** Start of DATASET EXTRACT **
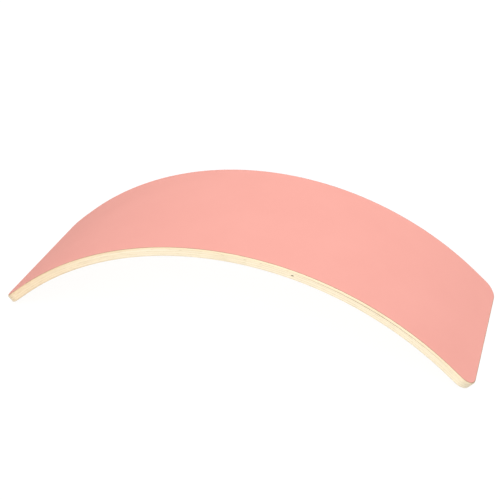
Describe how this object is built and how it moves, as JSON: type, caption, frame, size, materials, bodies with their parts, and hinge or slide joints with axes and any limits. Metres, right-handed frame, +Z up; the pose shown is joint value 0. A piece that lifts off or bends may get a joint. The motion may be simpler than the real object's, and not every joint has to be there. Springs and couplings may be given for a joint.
{
  "type": "curved balance board",
  "caption": "Curved balance board of bent plywood with a pink laminate face, round corners and rounded edges, standing as an arch.",
  "frame": {"origin": "on the floor, midway between the two ends and midway across the board, with the board standing as an arch on its ends", "axes": "+X along the board, +Y across it, +Z up; the pink face looks up"},
  "size_m": [0.828, 0.3, 0.1847],
  "materials": {
    "laminate": "smooth matte pink laminate",
    "laminate_adhesive": "thin brownish adhesive line",
    "long_grain_veneer": "pale birch, sanded and clear coated, grain along the board",
    "cross_grain_veneer": "pale birch, sanded, end grain at the long edges",
    "glue": "thin amber glue line"
  },
  "bodies": {
    "root": {"laminate_sheet": "laminate", "laminate_adhesive": "laminate_adhesive", "veneer_1": "long_grain_veneer", "veneer_2": "cross_grain_veneer", "veneer_3": "long_grain_veneer", "veneer_4": "cross_grain_veneer", "veneer_5": "long_grain_veneer", "veneer_6": "cross_grain_veneer", "veneer_7": "long_grain_veneer", "veneer_8": "cross_grain_veneer", "veneer_9": "long_grain_veneer", "glue_line_1": "glue", "glue_line_2": "glue", "glue_line_3": "glue", "glue_line_4": "glue", "glue_line_5": "glue", "glue_line_6": "glue", "glue_line_7": "glue", "glue_line_8": "glue"}
  },
  "joints": []
}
** End of DATASET EXTRACT **
## OBJECTIVE
Extract each line of the material exactly as it stands.

## FULL RESPONSE
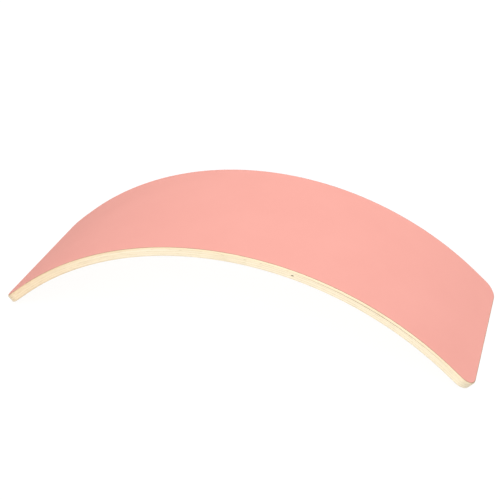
Describe how this object is built and how it moves, as JSON: type, caption, frame, size, materials, bodies with their parts, and hinge or slide joints with axes and any limits. Metres, right-handed frame, +Z up; the pose shown is joint value 0. A piece that lifts off or bends may get a joint. The motion may be simpler than the real object's, and not every joint has to be there. Springs and couplings may be given for a joint.
{
  "type": "curved balance board",
  "caption": "Curved balance board of bent plywood with a pink laminate face, round corners and rounded edges, standing as an arch.",
  "frame": {"origin": "on the floor, midway between the two ends and midway across the board, with the board standing as an arch on its ends", "axes": "+X along the board, +Y across it, +Z up; the pink face looks up"},
  "size_m": [0.828, 0.3, 0.1847],
  "materials": {
    "laminate": "smooth matte pink laminate",
    "laminate_adhesive": "thin brownish adhesive line",
    "long_grain_veneer": "pale birch, sanded and clear coated, grain along the board",
    "cross_grain_veneer": "pale birch, sanded, end grain at the long edges",
    "glue": "thin amber glue line"
  },
  "bodies": {
    "root": {"laminate_sheet": "laminate", "laminate_adhesive": "laminate_adhesive", "veneer_1": "long_grain_veneer", "veneer_2": "cross_grain_veneer", "veneer_3": "long_grain_veneer", "veneer_4": "cross_grain_veneer", "veneer_5": "long_grain_veneer", "veneer_6": "cross_grain_veneer", "veneer_7": "long_grain_veneer", "veneer_8": "cross_grain_veneer", "veneer_9": "long_grain_veneer", "glue_line_1": "glue", "glue_line_2": "glue", "glue_line_3": "glue", "glue_line_4": "glue", "glue_line_5": "glue", "glue_line_6": "glue", "glue_line_7": "glue", "glue_line_8": "glue"}
  },
  "joints": []
}